Near-Real–Time GPS-Based Orbit Determination and Sea Surface Height Observations from the Jason-1 Mission Special Issue: Jason-1 Calibration/Validation

Abstract

The Jason-1 Operational Sensor Data Record (OSDR) is intended as a wind and wave product that is aimed towards near-real–time (NRT) meteorological applications. However, the OSDR provides most of the information that is required to determine altimetric sea surface heights in NRT. The exceptions include a sufficiently accurate orbit altitude, and pressure fields to determine the dry troposphere path delay correction. An orbit altitude field is provided on the OSDR but has accuracies that range between 8–25 cm (RMS). However, tracking data from the on-board BlackJack GPS receiver are available with sufficiently short latency for use in the computation of NRT GPS-based orbit solutions.

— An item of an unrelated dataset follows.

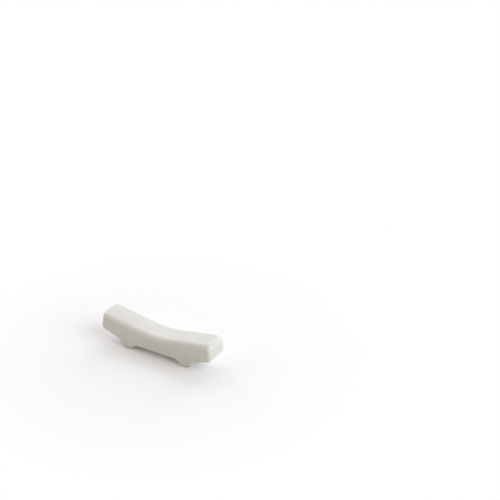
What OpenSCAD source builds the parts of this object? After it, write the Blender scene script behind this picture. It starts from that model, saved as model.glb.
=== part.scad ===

The orbit altitudes from these NRT orbit solutions have typical accuracies of < 3.0 cm (RMS) with a latency of 1–3 h, and < 2.5 cm (RMS) with a latency of 3–5 h. Meanwhile, forecast global pressure fields from the National Center for Environmental Prediction (NCEP) are available for the NRT computation of the dry troposphere correction. In combination, the Jason-1 OSDR, the NRT GPS-based orbit solutions, and the NCEP pressure fields can be used to compute sea surface height observations from the Jason-1 mission with typical latencies of 3–5 h, and have differences with those from the 2–3 day latency Interim Geophysical Data Records of < 5 cm (RMS). The NRT altimetric sea surface height observations are potentially of benefit to forecasting, tactical oceanography, and natural hazard monitoring.